The Nigerian National Petroleum Company Limited (NNPC) has reported a dramatic collapse in profitability, with its profit after tax plummeting by 79.6% from N905 billion in June to N185 billion in July, according to the company’s monthly financial report released on Thursday evening.
This sharp decline comes despite marginal improvements in oil production, which rose from 1.68 million barrels per day to 1.7 million barrels per day during the period. The paradox of falling profits amid increased production highlights the complex operational and market challenges facing Nigeria’s state oil corporation.
The July profit figure represents the continuation of a troubling downward trajectory for NNPC. The company’s earnings have been in steep decline since May, when it recorded N1.05 trillion in profit after tax. This dropped to N926 billion in April, before falling further to N905 billion in June and then crashing to N185 billion in July.
Revenue also declined, though less dramatically, falling from N4.57 trillion in June to N4.41 trillion in July. This suggests that rising operational costs, rather than losing sales, may be the primary driver behind the profit erosion.

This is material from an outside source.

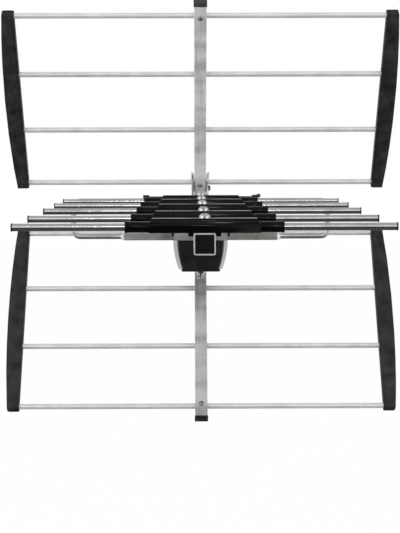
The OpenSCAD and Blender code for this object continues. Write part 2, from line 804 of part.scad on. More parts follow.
// Plate with lips at both ends that flare away from the panel tubes
module bracket_plate(s) {
    lip = 3;
    flare = 2.2;
    foot = 3;
    edge = tube_half + 0.5;
    color(steel) at_mast() mirror([s < 0 ? 1 : 0, 0, 0]) difference() {
        union() {
            translate([boom_half, 0, 0]) rotate([90, 0, 90]) linear_extrude(plate_t) plate_outline();
            for (side = [-1, 1]) on_panel(side) translate([0, edge, 0]) rotate([90, 0, 0])
                linear_extrude(2 * edge) polygon([
                    [boom_half, plate_reach - 1], [plate_out, plate_reach - 1], [plate_out, plate_reach],
                    [plate_out + flare, plate_reach + lip], [boom_half + flare, plate_reach + lip],
                    [boom_half, plate_reach]]);
            for (end = [-1, 1])
                block([boom_half, panel_y - plate_nose, end * plate_waist - plate_t / 2],
                    [plate_out + foot, panel_y + 2, end * plate_waist + plate_t / 2]);
        }
        for (side = [-1, 1]) on_panel(side) {
            x_bar(rod_d + 4 * rod_fit, 0, boom_w);
            translate([0, 0, -lock_offset]) x_bar(bolt_d + 2 * bolt_fit, 0, boom_w);
        }
        for (y = boom_bolt_y) translate([0, y, 0]) x_bar(bolt_d + 2 * bolt_fit, 0, boom_w);
    }
}

module on_bracket_bolts() {
    for (side = [-1, 1]) on_panel(side) translate([0, 0, -lock_offset]) children();
    for (y = boom_bolt_y) translate([0, y, 0]) children();
}

module bracket_bolts() {
    color(steel) at_mast() on_bracket_bolts() {
        x_bar(bolt_af + 1, -plate_out - bolt_head_h, -plate_out);
        x_bar(bolt_d, -plate_out - 0.01, plate_out + nut_h + bolt_tail);
    }
}

module bracket_nuts() {
    color(steel) at_mast() on_bracket_bolts() difference() {
        translate([plate_out, 0, 0]) rotate([0, 90, 0]) hex(bolt_af, nut_h);
        x_bar(bolt_d + 2 * plug_fit, plate_out - 1, plate_out + nut_h + 1);
    }
}

// Washers that fill the fork on both sides of each panel tube
module fork_spacers() {
    color(steel) at_mast() for (side = [-1, 1], s = [-1, 1]) on_panel(side)
        translate([0, 0, -lock_offset]) mirror([s < 0 ? 1 : 0, 0, 0]) difference() {
            x_bar(bolt_d + 6, tube_half, boom_half);
            x_bar(bolt_d + 2 * bolt_fit, tube_half - 1, boom_half + 1);
        }
}

// Mast clamp

// Cast jaw: a base against the boom and a cradle with a round, relieved seat
module mast_jaw() {
    tip_y = mast_d / 2 * sin(seat_half_angle);
    tip_x = mast_x - mast_d / 2 * cos(seat_half_angle);
    rim = 3;
    web = 10;
    color(steel) at_mast() translate([0, mast_y, 0]) difference() {
        union() {
            block([boom_half, -clamp_plate_len / 2, -boom_half], [jaw_back, clamp_plate_len / 2, boom_half]);
            block([boom_half, -tip_y, -jaw_h / 2], [tip_x, tip_y, jaw_h / 2]);
        }
        translate([mast_x, 0, -jaw_h]) cylinder(d = mast_d, h = 2 * jaw_h, $fn = 96);
        for (s = [-1, 1]) {
            translate([0, s * u_leg, 0]) x_bar(u_bolt_d + 2 * bolt_fit, 0, mast_x);
            difference() {
                block([jaw_back, s > 0 ? web / 2 : rim - tip_y, -jaw_h],
                    [mast_x, s > 0 ? tip_y - rim : -web / 2, jaw_h]);
                translate([mast_x, 0, -jaw_h]) cylinder(r = mast_d / 2 + rim, h = 2 * jaw_h);
            }
        }
    }
}

module mast_backing_plate() {
    color(steel) at_mast() translate([0, mast_y, 0]) difference() {
        block([-jaw_back, -clamp_plate_len / 2, -boom_half], [-boom_half, clamp_plate_len / 2, boom_half]);
        for (s = [-1, 1])
            translate([0, s * u_leg, 0]) x_bar(u_bolt_d + 2 * bolt_fit, -mast_x, 0);
    }
}

nut_seat = jaw_back + washer_t;

module mast_u_bolt() {
    bend_x = mast_x + mast_d / 2 - u_leg + u_bolt_d / 2;
    color(steel) at_mast() translate([0, mast_y, 0]) {
        for (s = [-1, 1])
            translate([0, s * u_leg, 0]) x_bar(u_bolt_d, -nut_seat - wing_nut_h - u_bolt_tail, bend_x);
        translate([bend_x, 0, 0]) rotate([0, 0, -90]) rotate_extrude(angle = 180)
            translate([u_leg, 0]) circle(d = u_bolt_d);
    }
}

module mast_washers() {
    color(steel) at_mast() for (s = [-1, 1])
        translate([0, mast_y + s * u_leg, 0]) difference() {
            x_bar(2 * u_bolt_d + 1, -nut_seat, -jaw_back);
            x_bar(u_bolt_d + 2 * bolt_fit, -nut_seat - 1, -jaw_back + 1);
        }
}

// Wing nut: a tapered hub with two ears
module mast_wing_nuts() {
    ear_r = 5.5;
    ear_t = 2.4;
    ear_reach = 11;
    hub_d = 13;
    color(steel) at_mast() for (s = [-1, 1])
        translate([-nut_seat, mast_y + s * u_leg, 0]) rotate([0, -90, 0]) rotate([0, 0, 90]) difference() {
            union() {
                cylinder(d1 = hub_d, d2 = hub_d - 3, h = wing_nut_h);
                for (ear = [-1, 1])
                    translate([ear * ear_reach, ear_t / 2, wing_nut_h + 1]) rotate([90, 0, 0]) {
                        cylinder(r = ear_r, h = ear_t);
                        linear_extrude(ear_t)
                            polygon([[ear * ear_r * 0.7, -ear_r * 0.7], [-ear * (ear_reach - 3), -wing_nut_h],
                                [-ear * (ear_reach - 3.5), -1.5], [-ear * ear_r * 0.3, ear_r * 0.95]]);
                    }
            }
            translate([0, 0, -1]) cylinder(d = u_bolt_d + 2 * plug_fit, h = 4 * wing_nut_h);
        }
}

boom();
boom_front_plug();
boom_rear_plug();
director_holder(0);  // director_holder_1
director_holder(1);  // director_holder_2
director_holder(2);  // director_holder_3
director_holder(3);  // director_holder_4
director_holder(4);  // director_holder_5
director_rod(0, -1);  // director_1_rod_left
director_rod(0, 1);  // director_1_rod_right
director_rod(1, -1);  // director_2_rod_left
director_rod(1, 1);  // director_2_rod_right
director_rod(2, -1);  // director_3_rod_left
director_rod(2, 1);  // director_3_rod_right
director_rod(3, -1);  // director_4_rod_left
director_rod(3, 1);  // director_4_rod_right
director_rod(4, -1);  // director_5_rod_left
director_rod(4, 1);  // director_5_rod_right
director_tip_caps();
holder_screws();
dipole_loop();
dipole_clips();
box_base();
box_cover();
terminal_cover();
terminal_screws();
balun_board();
coax_socket();
coax_socket_nut();
box_screw();
panel_tube(1);  // upper_panel_tube
tube_cap(1);  // upper_tube_cap
reflector_rod(1, 0);  // upper_rod_1
reflector_rod(1, 1);  // upper_rod_2
reflector_rod(1, 2);  // upper_rod_3
reflector_rod(1, 3);  // upper_rod_4
end_strip(1, -1);  // upper_strip_left
end_strip(1, 1);  // upper_strip_right
panel_tube(-1);  // lower_panel_tube
tube_cap(-1);  // lower_tube_cap
reflector_rod(-1, 0);  // lower_rod_1
reflector_rod(-1, 1);  // lower_rod_2
reflector_rod(-1, 2);  // lower_rod_3
reflector_rod(-1, 3);  // lower_rod_4
end_strip(-1, -1);  // lower_strip_left
end_strip(-1, 1);  // lower_strip_right
rod_rivets();
bracket_plate(-1);  // bracket_plate_left
bracket_plate(1);  // bracket_plate_right
bracket_bolts();
bracket_nuts();
fork_spacers();
mast_jaw();
mast_backing_plate();
mast_u_bolt();
mast_washers();
mast_wing_nuts();
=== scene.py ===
"""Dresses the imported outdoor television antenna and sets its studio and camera."""

import json
import logging
import math
from collections.abc import Callable
from dataclasses import dataclass, field
from enum import Enum
from typing import Any

import bpy
import bmesh
from mathutils import Matrix, Vector

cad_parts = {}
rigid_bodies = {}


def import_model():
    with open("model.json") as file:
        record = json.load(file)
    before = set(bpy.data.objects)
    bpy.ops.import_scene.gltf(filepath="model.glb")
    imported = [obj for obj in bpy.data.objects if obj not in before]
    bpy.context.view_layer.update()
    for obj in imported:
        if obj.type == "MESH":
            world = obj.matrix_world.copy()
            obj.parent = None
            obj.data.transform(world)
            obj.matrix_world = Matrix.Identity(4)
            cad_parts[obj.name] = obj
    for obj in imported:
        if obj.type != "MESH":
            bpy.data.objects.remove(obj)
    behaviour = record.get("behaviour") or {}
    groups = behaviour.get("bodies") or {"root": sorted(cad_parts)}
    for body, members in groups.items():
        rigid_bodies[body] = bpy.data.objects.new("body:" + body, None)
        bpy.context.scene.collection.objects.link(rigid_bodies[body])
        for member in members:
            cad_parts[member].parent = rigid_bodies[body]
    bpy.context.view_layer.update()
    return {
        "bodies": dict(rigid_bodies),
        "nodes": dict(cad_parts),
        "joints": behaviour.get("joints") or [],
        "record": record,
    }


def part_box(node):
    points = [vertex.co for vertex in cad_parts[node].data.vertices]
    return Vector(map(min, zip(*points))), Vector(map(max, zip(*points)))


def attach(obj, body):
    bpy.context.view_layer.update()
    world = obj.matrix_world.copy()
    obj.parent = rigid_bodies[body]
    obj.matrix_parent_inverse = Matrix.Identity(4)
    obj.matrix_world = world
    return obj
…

The company did report modest gains in natural gas production, which increased to 7.7 billion cubic feet from the previous month’s 7.58 billion cubic feet. However, these incremental improvements in production volumes have failed to translate into sustained profitability.
Infrastructure Progress Amid Financial Struggles
Despite the financial headwinds, NNPC highlighted significant progress in its major infrastructure projects. The Ajaokuta-Kaduna-Kano (AKK) gas pipeline has reached 96% completion, while the Obiafu-Obrikom-Oben (OB3) gas pipeline project stands at 83% completion.
The company reported that upstream pipeline availability remained at optimal levels of 100%, suggesting that technical infrastructure is not the bottleneck affecting financial performance.
On the AKK project, NNPC has deployed additional subcontractors to expedite the completion of mainline works. Meanwhile, the OB3 project has seen the implementation of a revised execution strategy aimed at fast-tracking the challenging River Niger crossing portion.
A significant milestone was achieved with the commissioning of a 113-kilometer portion of the OB3 Gas Pipeline, which is now flowing approximately 300 million standard cubic feet per day of gas from multiple producers, including AHL (250 mmscf/d) and a consortium of Platform, Chorus, and Xenergi (50 mmscf/d).
Strategic Challenges and Government Revenue Impact
The profit decline occurs against a backdrop of NNPC’s substantial contributions to government coffers. The company reported statutory payments of N7.97 trillion from January to June, underlining its critical role in Nigeria’s public finances even as its profitability deteriorates.
NNPC outlined its strategic priorities as sustaining crude oil and condensate production, improving production facility uptime, and enhancing stakeholder collaboration and operational efficiency. However, the financial results suggest these efforts have yet to yield the desired economic outcomes.
The dramatic profit volatility raises questions about the sustainability of NNPC’s current operational model and its ability to maintain consistent returns for the Nigerian government. Industry analysts will likely scrutinize the factors behind the profit collapse, particularly given the company’s improved production metrics.
This financial turbulence comes at a critical time for Nigeria’s economy, which remains heavily dependent on oil revenues. The government’s fiscal planning and budget execution could face additional pressures if NNPC’s profitability continues to fluctuate at such extreme levels.
The company’s next monthly report will be closely watched to determine whether July’s figures represent a temporary setback or the beginning of a more sustained period of reduced profitability for Africa’s largest oil producer.
WHAT YOU SHOULD KNOW
Nigeria’s state oil company, NNPC, suffered a catastrophic 80% profit crash in July—from N905 billion to just N185 billion—despite actually producing more oil.
This dramatic collapse, continuing a months-long downward spiral, signals serious operational cost problems that could threaten government revenues, as NNPC has already contributed nearly N8 trillion to state coffers this year.
The paradox of rising production but plummeting profits suggests Nigeria’s oil sector faces fundamental efficiency challenges that increased output alone cannot solve.